• _THE REQUEST_: Beneath this sentence is a set of records; write each of them out exactly.

= = = = = = =

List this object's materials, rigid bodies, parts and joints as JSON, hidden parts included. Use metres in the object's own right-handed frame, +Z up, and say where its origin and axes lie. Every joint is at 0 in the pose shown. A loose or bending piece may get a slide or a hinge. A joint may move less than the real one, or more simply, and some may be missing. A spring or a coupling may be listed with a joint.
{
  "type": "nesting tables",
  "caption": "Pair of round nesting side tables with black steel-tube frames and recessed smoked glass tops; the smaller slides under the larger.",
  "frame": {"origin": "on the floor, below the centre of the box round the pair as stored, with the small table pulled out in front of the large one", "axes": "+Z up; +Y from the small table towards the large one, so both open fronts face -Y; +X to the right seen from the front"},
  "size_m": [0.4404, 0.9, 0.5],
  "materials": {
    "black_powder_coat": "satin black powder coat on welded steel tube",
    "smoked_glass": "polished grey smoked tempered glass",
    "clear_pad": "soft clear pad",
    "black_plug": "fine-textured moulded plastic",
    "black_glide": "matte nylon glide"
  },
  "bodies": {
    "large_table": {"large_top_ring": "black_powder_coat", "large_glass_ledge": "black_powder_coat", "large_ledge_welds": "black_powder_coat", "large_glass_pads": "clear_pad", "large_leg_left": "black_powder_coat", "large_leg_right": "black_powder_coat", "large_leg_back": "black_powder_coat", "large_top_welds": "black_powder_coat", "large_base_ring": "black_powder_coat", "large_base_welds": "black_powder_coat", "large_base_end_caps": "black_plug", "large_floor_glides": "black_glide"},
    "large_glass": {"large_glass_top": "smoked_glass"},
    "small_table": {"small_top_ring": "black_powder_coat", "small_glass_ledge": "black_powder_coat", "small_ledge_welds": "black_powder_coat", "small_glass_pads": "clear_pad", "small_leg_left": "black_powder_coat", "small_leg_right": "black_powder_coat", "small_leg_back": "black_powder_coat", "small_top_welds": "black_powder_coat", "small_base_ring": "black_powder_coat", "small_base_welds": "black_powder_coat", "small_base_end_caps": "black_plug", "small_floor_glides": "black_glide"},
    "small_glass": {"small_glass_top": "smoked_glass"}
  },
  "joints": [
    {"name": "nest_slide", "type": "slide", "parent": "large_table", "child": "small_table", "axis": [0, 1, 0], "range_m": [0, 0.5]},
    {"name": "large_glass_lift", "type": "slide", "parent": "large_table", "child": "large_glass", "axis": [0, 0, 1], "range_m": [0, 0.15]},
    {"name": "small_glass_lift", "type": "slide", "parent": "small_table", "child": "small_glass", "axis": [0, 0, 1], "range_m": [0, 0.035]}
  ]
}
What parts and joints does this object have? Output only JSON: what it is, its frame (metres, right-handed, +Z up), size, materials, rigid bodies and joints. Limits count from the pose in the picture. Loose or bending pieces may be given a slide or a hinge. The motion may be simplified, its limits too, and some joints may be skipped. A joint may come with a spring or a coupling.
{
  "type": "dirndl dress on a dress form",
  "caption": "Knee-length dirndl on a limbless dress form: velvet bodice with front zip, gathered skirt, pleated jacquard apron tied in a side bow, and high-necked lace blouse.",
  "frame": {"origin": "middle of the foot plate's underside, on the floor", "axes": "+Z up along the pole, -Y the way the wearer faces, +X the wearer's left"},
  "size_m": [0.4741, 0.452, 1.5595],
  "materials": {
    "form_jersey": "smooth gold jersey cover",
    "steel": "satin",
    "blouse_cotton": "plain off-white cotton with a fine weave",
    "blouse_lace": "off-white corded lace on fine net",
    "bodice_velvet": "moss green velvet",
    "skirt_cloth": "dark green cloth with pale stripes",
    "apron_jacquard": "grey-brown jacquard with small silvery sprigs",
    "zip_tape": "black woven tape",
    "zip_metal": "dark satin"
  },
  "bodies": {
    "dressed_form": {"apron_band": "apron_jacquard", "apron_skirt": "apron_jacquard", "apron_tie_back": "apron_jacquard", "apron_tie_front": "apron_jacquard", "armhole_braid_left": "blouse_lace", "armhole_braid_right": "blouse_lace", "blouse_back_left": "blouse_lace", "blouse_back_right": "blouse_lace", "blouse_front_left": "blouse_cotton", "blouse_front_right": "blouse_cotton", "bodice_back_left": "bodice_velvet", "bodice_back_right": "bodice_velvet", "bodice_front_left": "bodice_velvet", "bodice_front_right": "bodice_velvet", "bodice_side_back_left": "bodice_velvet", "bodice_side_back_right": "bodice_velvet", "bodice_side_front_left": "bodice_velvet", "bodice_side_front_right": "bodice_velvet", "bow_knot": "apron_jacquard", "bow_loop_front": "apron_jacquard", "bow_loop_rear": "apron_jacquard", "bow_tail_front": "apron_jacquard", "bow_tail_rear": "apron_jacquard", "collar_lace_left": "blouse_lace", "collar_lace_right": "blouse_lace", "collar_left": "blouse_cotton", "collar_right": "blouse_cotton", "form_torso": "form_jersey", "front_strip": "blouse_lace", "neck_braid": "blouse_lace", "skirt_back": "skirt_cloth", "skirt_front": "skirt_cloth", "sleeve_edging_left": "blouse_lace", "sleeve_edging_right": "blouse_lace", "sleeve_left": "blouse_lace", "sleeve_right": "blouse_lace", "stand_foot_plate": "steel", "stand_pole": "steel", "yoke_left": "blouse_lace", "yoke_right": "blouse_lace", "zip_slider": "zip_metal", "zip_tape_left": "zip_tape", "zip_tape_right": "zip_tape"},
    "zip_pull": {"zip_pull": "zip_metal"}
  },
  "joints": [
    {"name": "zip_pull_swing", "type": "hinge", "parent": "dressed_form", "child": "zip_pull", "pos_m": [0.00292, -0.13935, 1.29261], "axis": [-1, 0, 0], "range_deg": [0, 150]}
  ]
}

= = = = = = =

• _REPLY TO THE TASK_:
List this object's materials, rigid bodies, parts and joints as JSON, hidden parts included. Use metres in the object's own right-handed frame, +Z up, and say where its origin and axes lie. Every joint is at 0 in the pose shown. A loose or bending piece may get a slide or a hinge. A joint may move less than the real one, or more simply, and some may be missing. A spring or a coupling may be listed with a joint.
{
  "type": "nesting tables",
  "caption": "Pair of round nesting side tables with black steel-tube frames and recessed smoked glass tops; the smaller slides under the larger.",
  "frame": {"origin": "on the floor, below the centre of the box round the pair as stored, with the small table pulled out in front of the large one", "axes": "+Z up; +Y from the small table towards the large one, so both open fronts face -Y; +X to the right seen from the front"},
  "size_m": [0.4404, 0.9, 0.5],
  "materials": {
    "black_powder_coat": "satin black powder coat on welded steel tube",
    "smoked_glass": "polished grey smoked tempered glass",
    "clear_pad": "soft clear pad",
    "black_plug": "fine-textured moulded plastic",
    "black_glide": "matte nylon glide"
  },
  "bodies": {
    "large_table": {"large_top_ring": "black_powder_coat", "large_glass_ledge": "black_powder_coat", "large_ledge_welds": "black_powder_coat", "large_glass_pads": "clear_pad", "large_leg_left": "black_powder_coat", "large_leg_right": "black_powder_coat", "large_leg_back": "black_powder_coat", "large_top_welds": "black_powder_coat", "large_base_ring": "black_powder_coat", "large_base_welds": "black_powder_coat", "large_base_end_caps": "black_plug", "large_floor_glides": "black_glide"},
    "large_glass": {"large_glass_top": "smoked_glass"},
    "small_table": {"small_top_ring": "black_powder_coat", "small_glass_ledge": "black_powder_coat", "small_ledge_welds": "black_powder_coat", "small_glass_pads": "clear_pad", "small_leg_left": "black_powder_coat", "small_leg_right": "black_powder_coat", "small_leg_back": "black_powder_coat", "small_top_welds": "black_powder_coat", "small_base_ring": "black_powder_coat", "small_base_welds": "black_powder_coat", "small_base_end_caps": "black_plug", "small_floor_glides": "black_glide"},
    "small_glass": {"small_glass_top": "smoked_glass"}
  },
  "joints": [
    {"name": "nest_slide", "type": "slide", "parent": "large_table", "child": "small_table", "axis": [0, 1, 0], "range_m": [0, 0.5]},
    {"name": "large_glass_lift", "type": "slide", "parent": "large_table", "child": "large_glass", "axis": [0, 0, 1], "range_m": [0, 0.15]},
    {"name": "small_glass_lift", "type": "slide", "parent": "small_table", "child": "small_glass", "axis": [0, 0, 1], "range_m": [0, 0.035]}
  ]
}
What parts and joints does this object have? Output only JSON: what it is, its frame (metres, right-handed, +Z up), size, materials, rigid bodies and joints. Limits count from the pose in the picture. Loose or bending pieces may be given a slide or a hinge. The motion may be simplified, its limits too, and some joints may be skipped. A joint may come with a spring or a coupling.
{
  "type": "dirndl dress on a dress form",
  "caption": "Knee-length dirndl on a limbless dress form: velvet bodice with front zip, gathered skirt, pleated jacquard apron tied in a side bow, and high-necked lace blouse.",
  "frame": {"origin": "middle of the foot plate's underside, on the floor", "axes": "+Z up along the pole, -Y the way the wearer faces, +X the wearer's left"},
  "size_m": [0.4741, 0.452, 1.5595],
  "materials": {
    "form_jersey": "smooth gold jersey cover",
    "steel": "satin",
    "blouse_cotton": "plain off-white cotton with a fine weave",
    "blouse_lace": "off-white corded lace on fine net",
    "bodice_velvet": "moss green velvet",
    "skirt_cloth": "dark green cloth with pale stripes",
    "apron_jacquard": "grey-brown jacquard with small silvery sprigs",
    "zip_tape": "black woven tape",
    "zip_metal": "dark satin"
  },
  "bodies": {
    "dressed_form": {"apron_band": "apron_jacquard", "apron_skirt": "apron_jacquard", "apron_tie_back": "apron_jacquard", "apron_tie_front": "apron_jacquard", "armhole_braid_left": "blouse_lace", "armhole_braid_right": "blouse_lace", "blouse_back_left": "blouse_lace", "blouse_back_right": "blouse_lace", "blouse_front_left": "blouse_cotton", "blouse_front_right": "blouse_cotton", "bodice_back_left": "bodice_velvet", "bodice_back_right": "bodice_velvet", "bodice_front_left": "bodice_velvet", "bodice_front_right": "bodice_velvet", "bodice_side_back_left": "bodice_velvet", "bodice_side_back_right": "bodice_velvet", "bodice_side_front_left": "bodice_velvet", "bodice_side_front_right": "bodice_velvet", "bow_knot": "apron_jacquard", "bow_loop_front": "apron_jacquard", "bow_loop_rear": "apron_jacquard", "bow_tail_front": "apron_jacquard", "bow_tail_rear": "apron_jacquard", "collar_lace_left": "blouse_lace", "collar_lace_right": "blouse_lace", "collar_left": "blouse_cotton", "collar_right": "blouse_cotton", "form_torso": "form_jersey", "front_strip": "blouse_lace", "neck_braid": "blouse_lace", "skirt_back": "skirt_cloth", "skirt_front": "skirt_cloth", "sleeve_edging_left": "blouse_lace", "sleeve_edging_right": "blouse_lace", "sleeve_left": "blouse_lace", "sleeve_right": "blouse_lace", "stand_foot_plate": "steel", "stand_pole": "steel", "yoke_left": "blouse_lace", "yoke_right": "blouse_lace", "zip_slider": "zip_metal", "zip_tape_left": "zip_tape", "zip_tape_right": "zip_tape"},
    "zip_pull": {"zip_pull": "zip_metal"}
  },
  "joints": [
    {"name": "zip_pull_swing", "type": "hinge", "parent": "dressed_form", "child": "zip_pull", "pos_m": [0.00292, -0.13935, 1.29261], "axis": [-1, 0, 0], "range_deg": [0, 150]}
  ]
}